Quando foi aprisionado pelo conquistador espanhol Francisco Pizarro, o imperador inca Ataualpa (1502-1533) profetizou que a planta da coca traria a ruína aos invasores e ao seu algoz. A profecia sobre a coca deu tão errado e se revelou tão absurda que, nos dias de hoje, a galera diria: “Ataualpa cheirou.” A Espanha não apenas se deu muito bem nas terras andinas como também fez fortuna. E outros impérios estrangeiros seguiriam com a planta da coca a mesma carreira de escalada de sucesso. A Coca-Cola, por exemplo, utiliza anualmente cerca de 145 mil toneladas das folhas desse vegetal. É baseado nessa capacidade econômica da coca que o novo presidente da Bolívia, Evo Morales, prometeu liberalizar a lavoura. Mais: pediu para a ONU retirá-la da lista de ervas ilícitas. Mais ainda: pediu, também para ONU, a promoção da coca ao status de “patrimônio da humanidade”.

O presidente Morales fez carreira política e foi eleito usando as folhas de coca como bandeira. Líder em seu país dos cultivadores da Erythroxylum coca, ele sempre pregou a necessidade de liberação de maiores áreas para plantio. O problema é que desde 1988 a ONU mantém a coca na lista de substâncias proibidas pela Convenção sobre Substâncias Psicotrópicas e também pela Convenção Contra o Tráfico Ilegal de Drogas.
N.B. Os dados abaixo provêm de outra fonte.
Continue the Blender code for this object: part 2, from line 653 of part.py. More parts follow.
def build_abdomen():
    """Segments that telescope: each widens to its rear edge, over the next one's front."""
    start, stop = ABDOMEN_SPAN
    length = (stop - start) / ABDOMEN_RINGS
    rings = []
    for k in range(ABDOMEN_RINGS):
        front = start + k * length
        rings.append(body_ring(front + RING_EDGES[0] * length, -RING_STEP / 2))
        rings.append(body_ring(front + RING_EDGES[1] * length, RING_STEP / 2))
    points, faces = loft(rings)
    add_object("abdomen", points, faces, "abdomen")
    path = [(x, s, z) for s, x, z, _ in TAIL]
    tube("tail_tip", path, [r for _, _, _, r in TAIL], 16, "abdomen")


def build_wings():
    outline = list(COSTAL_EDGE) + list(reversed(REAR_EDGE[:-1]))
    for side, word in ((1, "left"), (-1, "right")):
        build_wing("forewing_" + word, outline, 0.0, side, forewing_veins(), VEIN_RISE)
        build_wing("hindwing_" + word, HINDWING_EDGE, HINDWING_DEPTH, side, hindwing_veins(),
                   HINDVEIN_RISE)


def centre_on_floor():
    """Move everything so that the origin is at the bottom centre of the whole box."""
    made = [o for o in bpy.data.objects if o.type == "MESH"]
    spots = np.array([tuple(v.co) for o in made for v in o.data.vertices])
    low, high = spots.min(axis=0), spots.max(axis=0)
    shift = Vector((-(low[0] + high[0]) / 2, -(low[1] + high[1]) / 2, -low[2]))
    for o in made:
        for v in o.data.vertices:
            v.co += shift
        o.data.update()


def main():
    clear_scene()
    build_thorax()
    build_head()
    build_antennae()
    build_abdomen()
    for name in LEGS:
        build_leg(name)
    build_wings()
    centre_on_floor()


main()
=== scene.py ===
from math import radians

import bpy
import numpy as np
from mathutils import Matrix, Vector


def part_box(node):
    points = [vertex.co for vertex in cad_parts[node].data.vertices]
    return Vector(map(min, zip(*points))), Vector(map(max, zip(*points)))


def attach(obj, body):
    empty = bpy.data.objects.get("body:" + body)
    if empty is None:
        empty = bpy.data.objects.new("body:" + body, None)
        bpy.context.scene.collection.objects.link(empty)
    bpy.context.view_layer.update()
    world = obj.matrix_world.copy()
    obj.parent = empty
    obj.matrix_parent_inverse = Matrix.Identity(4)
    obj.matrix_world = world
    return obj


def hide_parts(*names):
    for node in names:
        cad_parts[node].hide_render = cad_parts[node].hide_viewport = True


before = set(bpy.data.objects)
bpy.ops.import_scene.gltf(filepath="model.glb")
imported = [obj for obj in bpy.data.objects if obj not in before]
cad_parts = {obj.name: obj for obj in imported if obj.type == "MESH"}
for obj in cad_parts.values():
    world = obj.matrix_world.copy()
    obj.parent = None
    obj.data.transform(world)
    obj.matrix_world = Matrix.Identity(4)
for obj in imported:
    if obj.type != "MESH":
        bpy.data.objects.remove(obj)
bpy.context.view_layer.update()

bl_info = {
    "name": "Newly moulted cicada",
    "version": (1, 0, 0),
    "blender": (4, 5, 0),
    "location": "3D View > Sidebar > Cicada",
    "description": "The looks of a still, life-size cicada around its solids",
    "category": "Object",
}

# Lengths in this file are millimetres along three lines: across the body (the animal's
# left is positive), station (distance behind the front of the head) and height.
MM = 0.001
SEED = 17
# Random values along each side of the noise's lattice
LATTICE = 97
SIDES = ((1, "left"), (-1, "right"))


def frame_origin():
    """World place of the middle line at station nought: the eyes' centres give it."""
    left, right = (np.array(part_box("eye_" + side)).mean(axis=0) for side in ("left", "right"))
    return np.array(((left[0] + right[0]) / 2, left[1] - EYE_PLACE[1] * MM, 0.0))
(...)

Aos camponeses andinos que consomem as folhas da planta há milênios (chás, rituais religiosos e mastigo para aliviar os efeitos da altitude e o desconforto da fome) foram permitidos apenas 12 mil hectares de lavoura, na região subtropical de Los Yuncas. A ONU diz que na prática existe uma safra ilegal de mais 18 mil hectares na área central de Chapare. A Lei nº 1.008, do governo Hugo Bánzer (1997-2001), reconhece os limites impostos pela ONU e prevê penas severas para quem viola essas determinações.

A Convenção contra o Tráfico Ilegal de Drogas se reunirá novamente em Viena em 2008. Será nesse fórum que Morales tentará tornar a folha de coca “patrimônio da humanidade”. “¡No pasarán!”, diz com ironia Frederick Patterson, da missão americana junto à ONU. E emenda: “Não há qualquer possibilidade de que uma resolução mais liberal ao cultivo seja aprovada pela ONU. Qualquer alteração deverá ser feita por consenso e os EUA e a União Européia serão contrários. O governo Bush tem uma política muito clara em relação a essa questão e, em 2008, George W. Bush ainda será o presidente americano.”